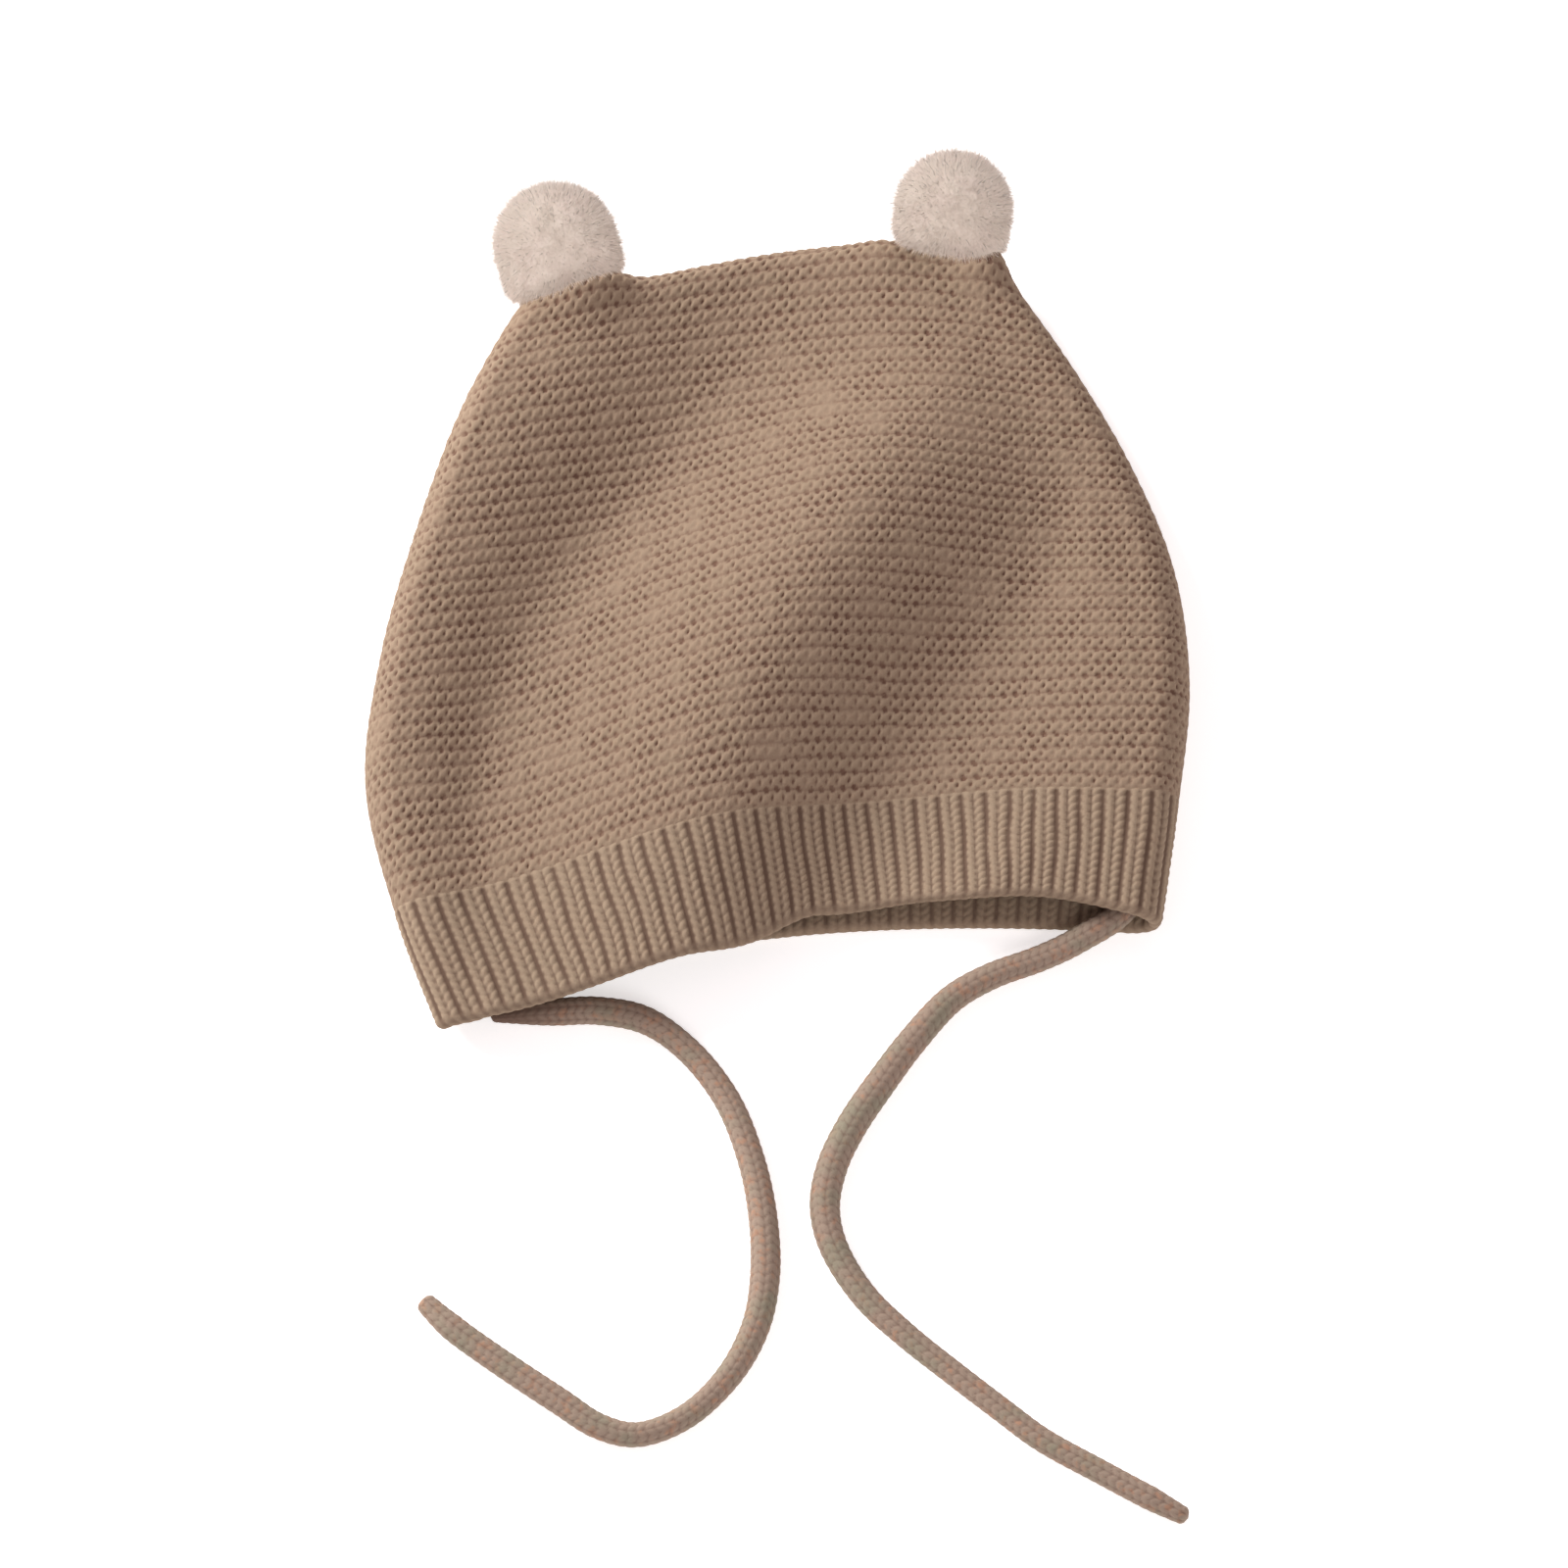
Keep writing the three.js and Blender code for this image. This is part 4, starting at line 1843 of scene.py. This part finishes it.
    def build(self) -> bpy.types.Object:
        """Makes the tie.

        Returns:
            The tie as one piece.
        """
        line = self.middle_line()
        ahead = turned(np.gradient(line, axis=0))
        across = turned(np.cross(ahead, np.array([0.0, 0.0, 1.0])))
        up = np.cross(across, ahead)
        run = np.linspace(0, lengths_along(line)[-1], len(line))
        full, radius = self.radii(run)
        centre = line - up * (self.SOLID_RADIUS - radius)[:, None]
        angle = FULL_TURN * np.arange(self.sides)[None, :] / self.sides
        relief = self.relief(angle, run[:, None])
        closing = rounded(np.minimum(run, run[-1] - run), self.blunt)[:, None]
        swell = radius[:, None] + self.proud - self.depth * (1 - relief)
        swell = swell * np.maximum(closing, self.NARROWEST)
        points = centre[:, None, :] + (
            across[:, None, :] * (swell * np.cos(angle))[:, :, None]
            + up[:, None, :] * (swell * np.sin(angle))[:, :, None]
        )
        # Painted shade: near the band the tie is coloured darker, as if shaded by the band's hem.
        tucked = self.tuck_shade * np.clip(1 - run / self.tucked, 0, 1)[:, None]
        mesher = Mesher()
        numbers = mesher.add_points(points, relief * (1 - tucked))
        around = np.concatenate([numbers, numbers[:, :1]], 1)
        start, end = mesher.add_points(centre[[0, -1]], 0.5)
        around = np.pad(around, ((1, 1), (0, 0)))
        around[0], around[-1] = start, end
        mesher.add_patch(around, (0.01, 0.01, 0.99, 0.99), over=True)
        piece = mesher.finish((self.name,))[0]
        piece.data.materials.append(self.finish.material())
        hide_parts(self.node)
        centre[0] * MM
        2 * full.mean() * MM
        centre * MM
        return piece


# ---------------------------------------------------------------- studio


class Lights(Enum):
    """Which pieces a lamp lights, and which don't shade the others from it."""

    ALL = "all of them"
    PLUSH = "the pompoms only"
    KNIT = "all but the pompoms, whose shade it doesn't cast"


@dataclass(frozen=True)
class Lamp:
    """A round soft lamp that faces the bonnet.

    Attributes:
        name: the lamp's name.
        towards: its direction from the bonnet: ahead of the camera, to its right, and up.
        distance: how far off it is, in millimetres.
        size: how wide it is, in millimetres.
        power: in watts.
        lights: which pieces it lights.
    """

    name: str
    towards: Point
    distance: float
    size: float
    power: float
    lights: Lights = Lights.ALL

    def build(self, ahead: Vector, right: Vector, plush: Sequence[bpy.types.Object]) -> None:
        """Makes the lamp.

        Args:
            ahead: level direction ahead of the camera.
            right: direction to its right.
            plush: the pompoms.
        """
        light = bpy.data.lights.new(self.name, "AREA")
        light.shape = "DISK"
        light.size = self.size * MM
        light.energy = self.power
        holder = bpy.data.objects.new(self.name, light)
        way = ahead * self.towards[0] + right * self.towards[1]
        way = (way + Vector((0, 0, self.towards[2]))).normalized()
        holder.location = way * self.distance * MM
        holder.rotation_mode = "QUATERNION"
        holder.rotation_quaternion = (-way).to_track_quat("-Z", "Y")
        bpy.context.scene.collection.objects.link(holder)
        if self.lights is not Lights.ALL:
            self.link(holder, plush)

    def link(self, holder: bpy.types.Object, plush: Sequence[bpy.types.Object]) -> None:
        """Keeps the lamp to the pompoms, or off them and out of their shade.

        Args:
            holder: the lamp's object.
            plush: the pompoms.
        """
        group = bpy.data.collections.new(f"{self.name}_pieces")
        for piece in plush:
            group.objects.link(piece)
        holder.light_linking.receiver_collection = group
        if self.lights is Lights.KNIT:
            holder.light_linking.blocker_collection = group
        for linked in group.collection_objects:
            only = self.lights is Lights.PLUSH
            linked.light_linking.link_state = "INCLUDE" if only else "EXCLUDE"


# A ball of pile passes light on from strand to strand and so looks evenly lit all round, and
# casts only a faint shade. That is made by lighting the pompoms with their own wide lamp in
# place of the low key lamp, and by letting the key lamp's light through them to the knit.
LAMPS = (
    Lamp("key", (0.53, -0.71, 0.462), 2600.0, 1560.0, 97.5, Lights.KNIT),
    Lamp("fill", (-0.70, 0.25, 0.66), 2000.0, 900.0, 10.0),
    Lamp("plush", (0.35, -0.45, 0.8), 1500.0, 2400.0, 19.5, Lights.PLUSH),
)


@dataclass(frozen=True)
class Studio:
    """Camera, white floor and soft light from the upper left.

    Attributes:
        aim: the point that the camera looks at, in millimetres.
        elevation: of the camera above the floor, in degrees.
        azimuth: how far the camera's right is turned from +X, in degrees.
        distance: from the camera to its aim, in millimetres.
        width: how much of the floor it sees, in millimetres.
        lamps: the lamps.
        ambient: strength of the light from all round.
        ambient_colour: its colour.
    """

    aim: Point = (0.2, -48.7, 0.0)
    elevation: float = 70.0
    azimuth: float = 6.0
    distance: float = 12000.0
    width: float = 384.0
    lamps: tuple[Lamp, ...] = LAMPS
    ambient: float = 0.44
    ambient_colour: Colour = (1.0, 0.85, 0.87)

    SENSOR: ClassVar[float] = 36.0
    FAR: ClassVar[float] = 2.5  # what the camera sees reaches this many times as far as its aim
    FLOOR_SIZE: ClassVar[float] = 12.0  # in metres

    def build(self, plush: Sequence[bpy.types.Object]) -> None:
        """Makes the camera, the floor and the lights.

        Args:
            plush: the pompoms.
        """
        tilt, turn = math.radians(self.elevation), math.radians(self.azimuth)
        ahead = Vector((math.sin(turn), math.cos(turn), 0))
        right = Vector((math.cos(turn), -math.sin(turn), 0))
        view = ahead * math.cos(tilt) + Vector((0, 0, -math.sin(tilt)))
        camera = bpy.data.cameras.new("camera")
        camera.sensor_width = self.SENSOR
        camera.lens = self.SENSOR * self.distance / self.width
        camera.clip_end = self.FAR * self.distance * MM
        holder = bpy.data.objects.new("camera", camera)
        turned_to = Matrix((right, right.cross(view), -view)).transposed()
        place = (Vector(self.aim) - view * self.distance) * MM
        holder.matrix_world = Matrix.Translation(place) @ turned_to.to_4x4()
        bpy.context.scene.collection.objects.link(holder)
        bpy.context.scene.camera = holder
        self.floor()
        for lamp in self.lamps:
            lamp.build(ahead, right, plush)
        world = bpy.data.worlds.new("soft_room")
        world.use_nodes = True
        sky = world.node_tree.nodes["Background"]
        sky.inputs["Color"].default_value = (*self.ambient_colour, 1.0)
        sky.inputs["Strength"].default_value = self.ambient
        bpy.context.scene.world = world
        bpy.context.scene.view_settings.view_transform = "Standard"

    def floor(self) -> None:
        """Makes the floor."""
        bpy.ops.mesh.primitive_plane_add(size=self.FLOOR_SIZE)
        floor = bpy.context.object
        floor.name = "floor"
        floor.data.materials.append(PaperFinish().material())


# ---------------------------------------------------------------- the bonnet


LEFT_ROUTE: tuple[Point, ...] = (
    (-0.0775, -0.1019, 0.00355), (-0.0705, -0.1023, 0.00355), (-0.0614, -0.1030, 0.00355),
    (-0.0514, -0.1038, 0.00355), (-0.0400, -0.1075, 0.00355), (-0.0307, -0.1159, 0.00355),
    (-0.0225, -0.1296, 0.00355), (-0.0182, -0.1455, 0.00355), (-0.0168, -0.1612, 0.00355),
    (-0.0179, -0.1766, 0.00355), (-0.0215, -0.1891, 0.00355), (-0.0291, -0.2008, 0.00355),
    (-0.0411, -0.2105, 0.00355), (-0.0533, -0.2138, 0.00355), (-0.0622, -0.2107, 0.00355),
    (-0.0711, -0.2033, 0.00355), (-0.0863, -0.1900, 0.00355), (-0.0954, -0.1813, 0.00355),
    (-0.1017, -0.1734, 0.00355),
)
RIGHT_ROUTE: tuple[Point, ...] = (
    (0.0840, -0.0875, 0.00520),
    (0.0795, -0.0923, 0.00675), (0.0750, -0.0952, 0.00675), (0.0700, -0.0975, 0.00645),
    (0.0640, -0.0998, 0.00515), (0.0569, -0.1018, 0.00385), (0.0451, -0.1049, 0.00355),
    (0.0351, -0.1097, 0.00355), (0.0244, -0.1196, 0.00355), (0.0162, -0.1289, 0.00355),
    (0.0070, -0.1404, 0.00355), (0.0013, -0.1502, 0.00355), (-0.0015, -0.1603, 0.00355),
    (-0.0005, -0.1705, 0.00355), (0.0056, -0.1839, 0.00355), (0.0143, -0.1947, 0.00355),
    (0.0252, -0.2060, 0.00355), (0.0363, -0.2171, 0.00355), (0.0448, -0.2253, 0.00355),
    (0.0582, -0.2351, 0.00355), (0.0693, -0.2430, 0.00355), (0.0781, -0.2489, 0.00355),
)
POMPOMS = (
    Pompom("left_plush", "left_pompom", 15.3, (-41.4, 91.7), (0.19, -0.93, -0.3), 11.45, seed=4),
    Pompom("right_plush", "right_pompom", 14.4, (56.8, 91.0), (-0.23, -0.84, -0.48), 10.0, seed=9),
)
LEFT_GIRTH: tuple[tuple[float, float], ...] = (
    (0.00, 1.0), (0.03, 2.3), (0.06, 3.2), (0.15, 3.3), (0.20, 2.95), (0.35, 3.1),
    (0.48, 3.5), (0.57, 3.2), (0.63, 2.85), (0.72, 2.85), (0.82, 3.1), (1.00, 3.0),
)
RIGHT_GIRTH: tuple[tuple[float, float], ...] = (
    (0.00, 2.0), (0.05, 3.1), (0.16, 3.0), (0.27, 3.35), (0.37, 3.6),
    (0.47, 3.6), (0.57, 3.1), (0.69, 2.8), (0.95, 2.75), (1.00, 2.75),
)
TIES = (
    Tie("left_tie_knit", "left_tie", LEFT_ROUTE, LEFT_GIRTH, tuck_shade=0.9),
    Tie("right_tie_knit", "right_tie", RIGHT_ROUTE, RIGHT_GIRTH, tip=1.9, tuck_shade=0.1),
)


def main() -> None:
    """Builds the bonnet piece by piece and then its studio, and reports each of them."""
    logging.basicConfig(level=logging.INFO, format="%(message)s")
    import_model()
    form = Form()
    pieces = [tie.build() for tie in TIES]
    pieces += Crown(form).build()
    pieces.append(Band(form).build())
    pompoms = [pompom.build() for pompom in POMPOMS]
    for piece in [*pieces, *pompoms]:
        LOG.info("%s: %d triangles", piece.name, len(piece.data.polygons))
    Studio().build(pompoms)
    LOG.info("studio: camera, floor and %d lamps", len(LAMPS))


if __name__ == "__main__":
    main()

- Task objective: Read the data above and pull out each line that holds the string "this".

- Final result:
Keep writing the three.js and Blender code for this image. This is part 4, starting at line 1843 of scene.py. This part finishes it.
    FAR: ClassVar[float] = 2.5  # what the camera sees reaches this many times as far as its aim